Uni · January 15, 2024, 2:43pm

Hello. I want to express my gratitude to the qiime2 developers, as I've been using it quite well. Recently, I've encountered a problem while using the greengenes2 databases and I'm seeking help. Is there a SEPP reference database available that is based on the greengenes2 databases? Or should I simply use the phylogeny data provided by the greengenes2 databases as the input reference database? If it's the latter, I would also like to know which among the several phylogeny data (2022.10.phylogeny.asv.nwk.qza, 2022.10.phylogeny.id.nwk.qza, 2022.10.phylogeny.md5.nwk.qza) should I use. (For reference, I trained a classifier for V3-V4 using Greengenes2 (2022.10.backbone.full-length.fna.qza and 2022.10.backbone.tax.qza).)
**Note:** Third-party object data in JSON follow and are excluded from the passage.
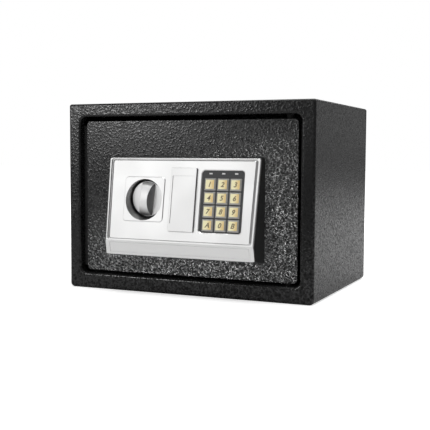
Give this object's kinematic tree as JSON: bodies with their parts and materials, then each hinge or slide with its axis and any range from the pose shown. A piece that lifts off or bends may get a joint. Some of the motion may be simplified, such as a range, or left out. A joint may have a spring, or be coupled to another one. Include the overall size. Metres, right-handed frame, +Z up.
{
  "type": "electronic home safe",
  "caption": "Rectangular steel home safe with a recessed hinged door, a wedge control panel, keypad, turning knob and locking bolts that slide out of the door.",
  "frame": {"origin": "centre of the underside that the safe stands on", "axes": "+X to the right as seen from the front, +Y towards the back, +Z up; the door faces -Y"},
  "size_m": [0.35, 0.2696, 0.25],
  "materials": {
    "powder_coat": "coarse wrinkle powder coat, satin",
    "inner_paint": "fine powder coat, matt",
    "felt": "needle felt",
    "zinc_steel": "zinc plated",
    "screw_steel": "zinc plated screws",
    "bolt_chrome": "bright plated",
    "spring_steel": "nickel plated spring wire and strip",
    "brass": "turned",
    "housing_black": "fine spark texture",
    "case_black": "moulded",
    "panel_silver": "silver lacquer, satin",
    "cover_silver": "silver lacquer, satin",
    "knob_silver": "silver lacquer, semi-gloss",
    "keypad_dark": "printed dark plate",
    "key_gold": "clear cap over gold foil",
    "lens_clear": "clear light guide",
    "membrane_rubber": "silicone rubber",
    "board_green": "solder-mask board",
    "coil_tape": "taped copper winding",
    "cell_wrap": "plain printed sleeve",
    "button_red": "moulded",
    "wire_cover": "insulated wires"
  },
  "bodies": {
    "safe_body": {"body_shell": "powder_coat", "back_panel": "powder_coat", "strike_bracket": "inner_paint", "hinge_guard": "inner_paint", "floor_mat": "felt"},
    "door": {"door_plate": "powder_coat", "door_pan": "inner_paint", "hinge_pins": "zinc_steel", "hinge_bushes": "case_black", "inner_cover": "inner_paint", "inner_cover_screws": "screw_steel", "battery_box": "case_black", "batteries": "cell_wrap", "battery_contacts": "spring_steel", "reset_switch": "case_black", "panel_housing": "housing_black", "panel_face": "panel_silver", "panel_screws": "screw_steel", "keypad_plate": "keypad_dark", "indicator_lenses": "lens_clear", "key_membrane": "membrane_rubber", "circuit_board": "board_green", "board_screws": "screw_steel", "buzzer": "case_black", "override_lock": "bolt_chrome", "lock_nut": "zinc_steel", "shaft_bush": "brass", "carrier_studs": "zinc_steel", "stud_clips": "zinc_steel", "solenoid_frame": "zinc_steel", "solenoid_coil": "coil_tape", "solenoid_screws": "screw_steel", "plunger_spring": "spring_steel", "wire_loom": "wire_cover"},
    "turning_knob": {"knob": "knob_silver", "knob_shaft": "zinc_steel", "drive_crank": "zinc_steel", "crank_screw": "zinc_steel"},
    "bolt_work": {"bolt_carrier": "zinc_steel", "locking_bolts": "bolt_chrome", "bolt_rivets": "zinc_steel"},
    "solenoid_plunger": {"plunger": "zinc_steel"},
    "lock_core": {"lock_plug": "bolt_chrome", "lock_cam": "zinc_steel", "cam_nut": "zinc_steel"},
    "keyhole_cover": {"key_cover": "cover_silver"},
    "battery_lid": {"battery_cover": "case_black"},
    "reset_push": {"reset_button": "button_red"},
    "button_1": {"key_1": "key_gold"},
    "button_2": {"key_2": "key_gold"},
    "button_3": {"key_3": "key_gold"},
    "button_4": {"key_4": "key_gold"},
    "button_5": {"key_5": "key_gold"},
    "button_6": {"key_6": "key_gold"},
    "button_7": {"key_7": "key_gold"},
    "button_8": {"key_8": "key_gold"},
    "button_9": {"key_9": "key_gold"},
    "button_a": {"key_a": "key_gold"},
    "button_0": {"key_0": "key_gold"},
    "button_b": {"key_b": "key_gold"}
  },
  "joints": [
    {"name": "door_swing", "type": "hinge", "parent": "safe_body", "child": "door", "pos_m": [0.1385, -0.109, 0.125], "axis": [0, 0, 1], "range_deg": [0, 110]},
    {"name": "knob_turn", "type": "hinge", "parent": "door", "child": "turning_knob", "pos_m": [-0.0527, -0.118, 0.1245], "axis": [0, -1, 0], "range_deg": [0, 90]},
    {"name": "bolt_slide", "type": "slide", "parent": "door", "child": "bolt_work", "axis": [-1, 0, 0], "range_m": [0, 0.018]},
    {"name": "plunger_drop", "type": "slide", "parent": "door", "child": "solenoid_plunger", "axis": [0, 0, -1], "range_m": [0, 0.007], "deforming": ["plunger_spring"]},
    {"name": "lock_turn", "type": "hinge", "parent": "door", "child": "lock_core", "pos_m": [0.0035, -0.115, 0.125], "axis": [0, 1, 0], "range_deg": [0, 90]},
    {"name": "keyhole_cover_lift", "type": "slide", "parent": "door", "child": "keyhole_cover", "axis": [0, -0.9864, 0.1641], "range_m": [0, 0.02]},
    {"name": "battery_lid_lift", "type": "slide", "parent": "door", "child": "battery_lid", "axis": [0, 1, 0], "range_m": [0, 0.02]},
    {"name": "reset_press", "type": "slide", "parent": "door", "child": "reset_push", "axis": [0, -1, 0], "range_m": [0, 0.002]},
    {"name": "press_1", "type": "slide", "parent": "door", "child": "button_1", "axis": [0, 0.9864, -0.1641], "range_m": [0, 0.001]},
    {"name": "press_2", "type": "slide", "parent": "door", "child": "button_2", "axis": [0, 0.9864, -0.1641], "range_m": [0, 0.001]},
    {"name": "press_3", "type": "slide", "parent": "door", "child": "button_3", "axis": [0, 0.9864, -0.1641], "range_m": [0, 0.001]},
    {"name": "press_4", "type": "slide", "parent": "door", "child": "button_4", "axis": [0, 0.9864, -0.1641], "range_m": [0, 0.001]},
    {"name": "press_5", "type": "slide", "parent": "door", "child": "button_5", "axis": [0, 0.9864, -0.1641], "range_m": [0, 0.001]},
    {"name": "press_6", "type": "slide", "parent": "door", "child": "button_6", "axis": [0, 0.9864, -0.1641], "range_m": [0, 0.001]},
    {"name": "press_7", "type": "slide", "parent": "door", "child": "button_7", "axis": [0, 0.9864, -0.1641], "range_m": [0, 0.001]},
    {"name": "press_8", "type": "slide", "parent": "door", "child": "button_8", "axis": [0, 0.9864, -0.1641], "range_m": [0, 0.001]},
    {"name": "press_9", "type": "slide", "parent": "door", "child": "button_9", "axis": [0, 0.9864, -0.1641], "range_m": [0, 0.001]},
    {"name": "press_a", "type": "slide", "parent": "door", "child": "button_a", "axis": [0, 0.9864, -0.1641], "range_m": [0, 0.001]},
    {"name": "press_0", "type": "slide", "parent": "door", "child": "button_0", "axis": [0, 0.9864, -0.1641], "range_m": [0, 0.001]},
    {"name": "press_b", "type": "slide", "parent": "door", "child": "button_b", "axis": [0, 0.9864, -0.1641], "range_m": [0, 0.001]}
  ],
  "couplings": [
    {"joint": "knob_turn", "follows": "bolt_slide", "rad_per_m": 87.266}
  ]
}
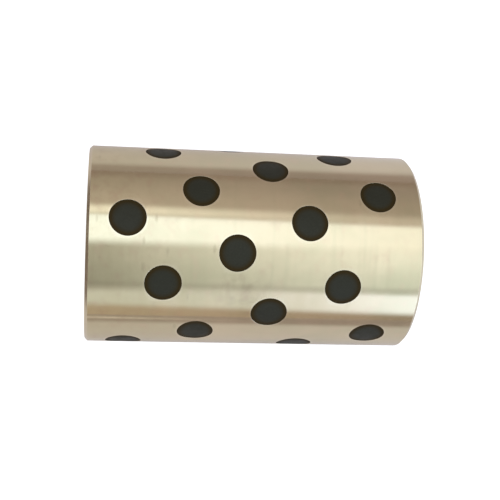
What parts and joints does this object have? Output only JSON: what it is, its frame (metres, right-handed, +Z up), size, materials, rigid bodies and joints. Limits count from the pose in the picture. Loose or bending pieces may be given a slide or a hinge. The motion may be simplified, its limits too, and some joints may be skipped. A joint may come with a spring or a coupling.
{
  "type": "bronze sleeve bushing",
  "caption": "Plain bronze sleeve bushing with solid graphite plugs set flush through its wall, a dry-running plain bearing for a round shaft.",
  "frame": {"origin": "on the bore axis at mid-length", "axes": "+X along the bore, +Z up, so the sleeve rests on its side; -Y is the front"},
  "size_m": [0.09, 0.055, 0.055],
  "materials": {
    "bronze": "gloss",
    "graphite": "matte"
  },
  "bodies": {
    "root": {"sleeve": "bronze", "plug_ring1_a": "graphite", "plug_ring1_b": "graphite", "plug_ring1_c": "graphite", "plug_ring1_d": "graphite", "plug_ring2_a": "graphite", "plug_ring2_b": "graphite", "plug_ring2_c": "graphite", "plug_ring2_d": "graphite", "plug_ring3_a": "graphite", "plug_ring3_b": "graphite", "plug_ring3_c": "graphite", "plug_ring3_d": "graphite", "plug_ring4_a": "graphite", "plug_ring4_b": "graphite", "plug_ring4_c": "graphite", "plug_ring4_d": "graphite", "plug_ring5_a": "graphite", "plug_ring5_b": "graphite", "plug_ring5_c": "graphite", "plug_ring5_d": "graphite", "plug_ring6_a": "graphite", "plug_ring6_b": "graphite", "plug_ring6_c": "graphite", "plug_ring6_d": "graphite", "plug_ring7_a": "graphite", "plug_ring7_b": "graphite", "plug_ring7_c": "graphite", "plug_ring7_d": "graphite", "plug_ring8_a": "graphite", "plug_ring8_b": "graphite", "plug_ring8_c": "graphite", "plug_ring8_d": "graphite"}
  },
  "joints": []
}
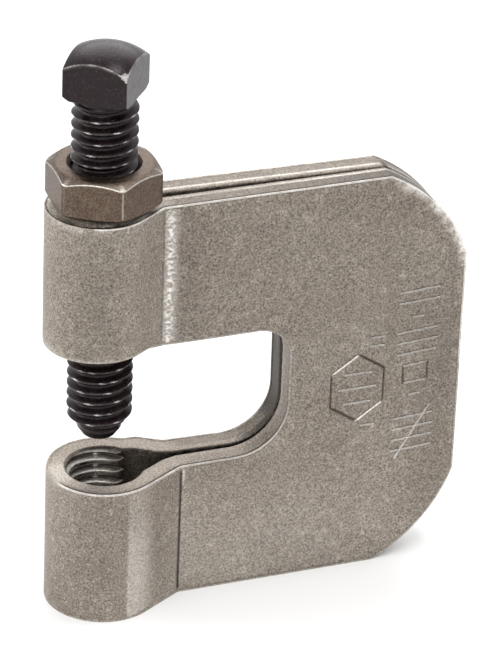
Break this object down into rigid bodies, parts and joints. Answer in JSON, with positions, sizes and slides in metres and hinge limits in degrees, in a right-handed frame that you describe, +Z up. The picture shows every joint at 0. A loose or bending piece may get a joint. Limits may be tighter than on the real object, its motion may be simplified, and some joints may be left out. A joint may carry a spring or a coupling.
{
  "type": "beam clamp",
  "caption": "C-type beam clamp folded from steel strip, with a cup-point set screw, a jam nut and a tapped eye for a threaded hanger rod.",
  "frame": {"origin": "centre of the rod eye's lower mouth, on the flat bottom edge that the clamp stands on", "axes": "+Z up along the rod eye, towards the set screw's head; +X from the eyes to the plates' back edge; the two plates lie either side of Y = 0"},
  "size_m": [0.0523, 0.014, 0.0732],
  "materials": {
    "strip_steel": "bare formed steel, mottled grain, bright sheared edges",
    "black_screw": "black oxide with bright thread crests",
    "nut_steel": "dull brown-grey steel with bright chamfer edges"
  },
  "bodies": {
    "body": {"clamp_body": "strip_steel"},
    "screw": {"set_screw": "black_screw"},
    "nut": {"lock_nut": "nut_steel"}
  },
  "joints": [
    {"name": "screw_slide", "type": "slide", "parent": "body", "child": "screw", "axis": [0, 0, 1], "range_m": [-0.00423, 0.0127]},
    {"name": "nut_slide", "type": "slide", "parent": "body", "child": "nut", "axis": [0, 0, 1], "range_m": [0, 0.00423]}
  ]
}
wasade · January 16, 2024, 4:37pm

Hi @Uni,

Thank you for the kind words!

Fragment placement in Greengenes2 uses an improved algorithm called DEPP. For 2022.10 we placed ~20M V4 ASVs, which can be readily used. For non V4 data, we do not yet have a means to place fragments but we are working on getting the steps described in a tutorial. For these data, one viable path forward would be to use the non-v4-16s action which performs closed reference recruitment to the backbone, and then to use the 2022.10.phylogeny.id.nwk.qza phylogeny. Alternatively, it is likely possible to train a SEPP model from the backbone, but I haven't done that before and there may be increased unknown.

More information on how the files differ can be found in the Greengenes2 tutorial and in the README with the files.

Best,
Daniel

Uni · January 17, 2024, 6:04am

Thank you sincerely for your response.

If we are using the greengenes2 databases for non-V4 data, what is the recommended method to obtain phylogeny artifacts?

Do you suggest using the align-to-tree-mafft-fasttree method in qiime2 to obtain the phylogeny? Or is it acceptable to simply use the 2022.10.phylogeny.id.nwk.qza phylogeny data for phylogenetic analysis? I'm unsure about which method to use because the greengenes2 databases use different algorithms compared to the previous databases.

wasade · January 17, 2024, 5:17pm

Hi @Uni,

The current recommendations for non-V4 data are outlined here.

Best,
Daniel

system · February 17, 2024, 11:19pm

This topic was automatically closed 31 days after the last reply. New replies are no longer allowed.